The lawsuit seeks unspecified punitive and money damages as well as in injunction to prevent Facebook from violating its policies, court records show.
According to the lawsuit, Facebook ignored more than 400 complaints from users who were concerned about a Kenosha Guard event titled "Armed Citizens to Protect Our Lives and Property."
One Facebook comment cited in the lawsuit read referenced a user's plan to show up to the event armed and kill looters.
"In failing themselves and failing us, it resulted in an absolutely horrific violation of many people's rights, and then of course violence and killing," Flores-Williams said.
At the time, Facebook claimed the event itself didn’t violate the website’s policy. Instead, Facebook encouraged at least one user to block the page if they no longer wished to see its content, court records show. Facebook has since designated the shooting as a mass killing and removed Rittenhouse's accounts, Facebook CEO Mark Zuckerberg said in an Aug. 28 video.
In a statement emailed to the Northwest Herald on Wednesday, one of Rittenhouse's attorneys, Lin Wood, called the lawsuit a "blessing in disguise."
"As to Kyle Rittenhouse, this lawsuit is errant nonsense but may provide a golden opportunity for obtaining documents and sworn testimony from Facebook to bolster Kyle’s future defamation case against Facebook for falsely accusing him of mass murder," Wood said. "Thus, I view the lawsuit as a blessing in disguise."

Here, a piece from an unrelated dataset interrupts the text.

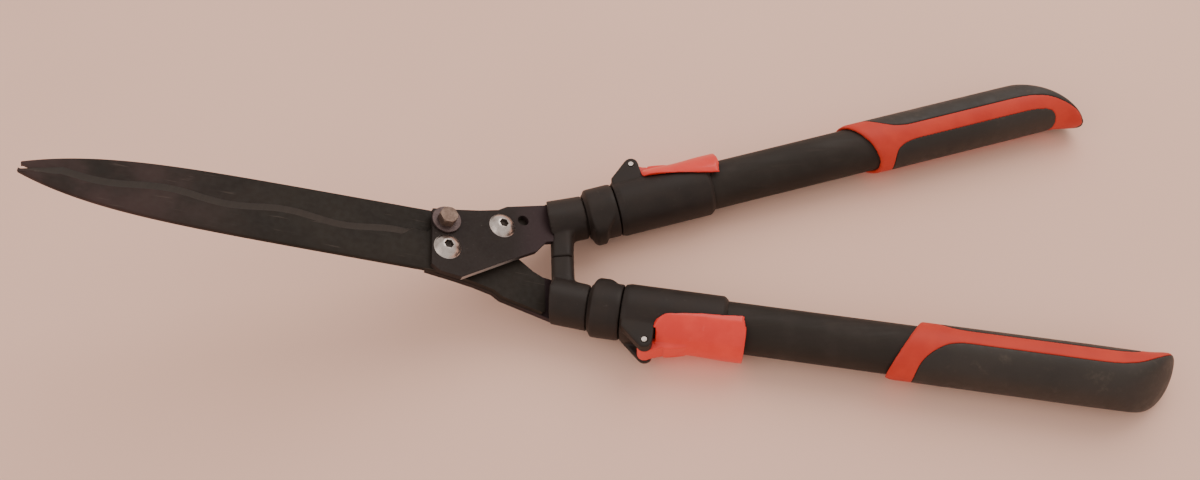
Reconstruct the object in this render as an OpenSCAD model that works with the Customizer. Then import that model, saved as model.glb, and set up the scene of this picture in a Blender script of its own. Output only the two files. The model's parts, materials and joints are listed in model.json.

Neither Mathewson nor Balch is charged in connection with the shootings. Balch – who is described in the lawsuit as "a Nazi sympathizer, and avowed member of the Boogaloo Bois" – was the subject of a Southern Poverty Law Center Hatewatch investigation after the shooting.
Mathewson, who identified himself as the "commander" of the Kenosha Guard, recruited more than 3,000 RSVPs to the Facebook event and planned to "guard and block entrances on the streets around the protest," according to the lawsuit.
Christopher McNeal, a Black man and one of the protesters taking Rittenhouse and Facebook to court, said Kenosha Guard members assaulted and harassed him the night of the protest. When he sought help from the Kenosha Police Department, he was unable to distinguish between legitimate police officers and militia members, according to the lawsuit.
Another plaintiff, 40-year-old Black woman Carmen Palmer, attended the protest with her children and her church’s social justice group. She claimed militia members pepper sprayed her and other church members as the protesters attempted to repair their slashed tires and leave the area.
“It was the scariest experience of my life,” Palmer said in the civil complaint. “And I have seen a lot, I had to keep it together for my children, but when I got home, I had a panic attack.”
Rittenhouse remained at a Lake County juvenile detention center Wednesday evening. He’s scheduled for an extradition hearing Friday morning. The teenager is considered an adult in Wisconsin courts where he’s charged with first-degree reckless homicide and other offenses in connection with the Aug. 25 shootings, records show.